**Directions**. Take the records below from their first line to the line with "total_h = 41.4; // [38:0.2:44]", and restate those lines word for word.

**Extracted data**.
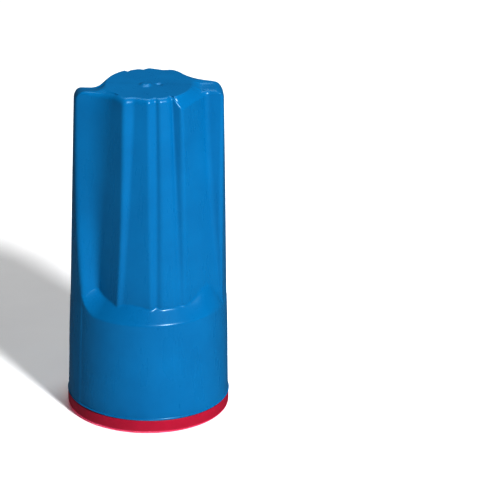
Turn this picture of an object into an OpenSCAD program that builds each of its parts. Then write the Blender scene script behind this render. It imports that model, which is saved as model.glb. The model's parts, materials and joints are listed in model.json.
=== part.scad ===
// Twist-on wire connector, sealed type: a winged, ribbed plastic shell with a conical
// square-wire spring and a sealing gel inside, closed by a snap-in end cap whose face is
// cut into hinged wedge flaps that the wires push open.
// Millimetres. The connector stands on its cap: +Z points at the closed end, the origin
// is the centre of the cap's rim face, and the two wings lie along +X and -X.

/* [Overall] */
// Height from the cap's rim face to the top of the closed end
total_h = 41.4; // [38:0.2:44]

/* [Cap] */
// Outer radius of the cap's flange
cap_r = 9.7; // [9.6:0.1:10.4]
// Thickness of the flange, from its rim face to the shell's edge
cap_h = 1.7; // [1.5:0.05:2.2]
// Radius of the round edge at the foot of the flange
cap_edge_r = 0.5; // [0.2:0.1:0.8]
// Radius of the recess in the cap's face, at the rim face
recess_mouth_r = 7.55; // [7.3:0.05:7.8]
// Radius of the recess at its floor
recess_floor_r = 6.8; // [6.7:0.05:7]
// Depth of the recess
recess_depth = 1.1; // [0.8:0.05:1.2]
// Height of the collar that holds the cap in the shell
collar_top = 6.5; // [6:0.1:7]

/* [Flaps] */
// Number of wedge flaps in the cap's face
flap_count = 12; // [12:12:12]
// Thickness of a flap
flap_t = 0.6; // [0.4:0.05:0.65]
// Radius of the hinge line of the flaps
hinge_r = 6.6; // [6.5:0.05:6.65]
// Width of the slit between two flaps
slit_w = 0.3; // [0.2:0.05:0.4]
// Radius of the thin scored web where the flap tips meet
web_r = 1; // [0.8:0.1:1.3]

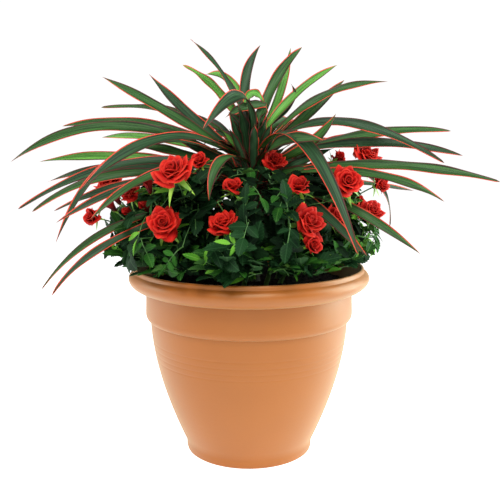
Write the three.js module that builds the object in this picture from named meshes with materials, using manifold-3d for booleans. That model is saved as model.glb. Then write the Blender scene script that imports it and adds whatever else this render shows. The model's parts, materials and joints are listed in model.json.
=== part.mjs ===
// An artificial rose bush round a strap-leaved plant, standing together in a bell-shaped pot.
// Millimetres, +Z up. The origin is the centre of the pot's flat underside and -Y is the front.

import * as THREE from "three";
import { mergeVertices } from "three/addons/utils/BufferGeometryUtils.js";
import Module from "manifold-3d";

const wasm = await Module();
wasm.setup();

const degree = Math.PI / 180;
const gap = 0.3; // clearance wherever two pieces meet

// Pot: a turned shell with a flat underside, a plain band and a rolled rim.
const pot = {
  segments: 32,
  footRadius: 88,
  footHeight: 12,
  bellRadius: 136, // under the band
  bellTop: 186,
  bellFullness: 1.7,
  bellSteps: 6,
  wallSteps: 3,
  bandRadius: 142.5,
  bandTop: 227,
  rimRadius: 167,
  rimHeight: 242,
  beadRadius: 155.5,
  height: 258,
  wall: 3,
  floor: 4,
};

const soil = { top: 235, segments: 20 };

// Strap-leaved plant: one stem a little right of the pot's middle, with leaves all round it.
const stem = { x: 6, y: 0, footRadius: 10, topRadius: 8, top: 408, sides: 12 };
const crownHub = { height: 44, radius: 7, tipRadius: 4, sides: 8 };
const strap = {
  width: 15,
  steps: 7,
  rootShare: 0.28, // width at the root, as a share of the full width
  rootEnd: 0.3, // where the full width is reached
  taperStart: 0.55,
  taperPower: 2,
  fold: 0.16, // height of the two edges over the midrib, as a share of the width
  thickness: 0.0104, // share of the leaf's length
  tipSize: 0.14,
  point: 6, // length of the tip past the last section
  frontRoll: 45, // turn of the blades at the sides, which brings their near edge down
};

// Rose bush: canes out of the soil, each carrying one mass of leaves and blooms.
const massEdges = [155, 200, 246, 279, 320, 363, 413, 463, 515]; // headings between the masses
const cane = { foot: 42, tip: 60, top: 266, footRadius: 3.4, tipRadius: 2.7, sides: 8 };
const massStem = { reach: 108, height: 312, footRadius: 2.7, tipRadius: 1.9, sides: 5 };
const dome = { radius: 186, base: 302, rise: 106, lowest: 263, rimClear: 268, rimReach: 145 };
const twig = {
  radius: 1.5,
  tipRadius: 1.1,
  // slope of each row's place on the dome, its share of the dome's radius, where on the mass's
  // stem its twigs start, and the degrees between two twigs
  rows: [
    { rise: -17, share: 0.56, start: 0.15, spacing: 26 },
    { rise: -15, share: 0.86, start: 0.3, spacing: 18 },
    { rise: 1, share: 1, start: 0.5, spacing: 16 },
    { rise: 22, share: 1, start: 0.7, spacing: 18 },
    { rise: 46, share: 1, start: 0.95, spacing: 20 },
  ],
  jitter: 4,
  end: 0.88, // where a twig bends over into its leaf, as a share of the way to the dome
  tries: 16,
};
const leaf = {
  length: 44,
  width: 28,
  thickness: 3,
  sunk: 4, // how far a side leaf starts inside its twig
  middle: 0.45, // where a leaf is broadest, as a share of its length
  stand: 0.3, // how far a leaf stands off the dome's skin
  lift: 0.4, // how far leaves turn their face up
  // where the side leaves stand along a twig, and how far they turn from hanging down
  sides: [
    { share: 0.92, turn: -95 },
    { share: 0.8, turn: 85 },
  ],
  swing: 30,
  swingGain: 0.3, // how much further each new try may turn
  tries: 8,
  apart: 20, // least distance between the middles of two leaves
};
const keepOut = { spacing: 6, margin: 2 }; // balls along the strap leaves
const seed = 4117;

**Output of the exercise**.
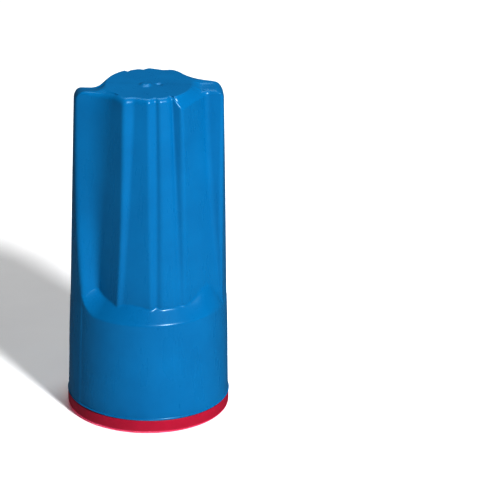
Turn this picture of an object into an OpenSCAD program that builds each of its parts. Then write the Blender scene script behind this render. It imports that model, which is saved as model.glb. The model's parts, materials and joints are listed in model.json.
=== part.scad ===
// Twist-on wire connector, sealed type: a winged, ribbed plastic shell with a conical
// square-wire spring and a sealing gel inside, closed by a snap-in end cap whose face is
// cut into hinged wedge flaps that the wires push open.
// Millimetres. The connector stands on its cap: +Z points at the closed end, the origin
// is the centre of the cap's rim face, and the two wings lie along +X and -X.

/* [Overall] */
// Height from the cap's rim face to the top of the closed end
total_h = 41.4; // [38:0.2:44]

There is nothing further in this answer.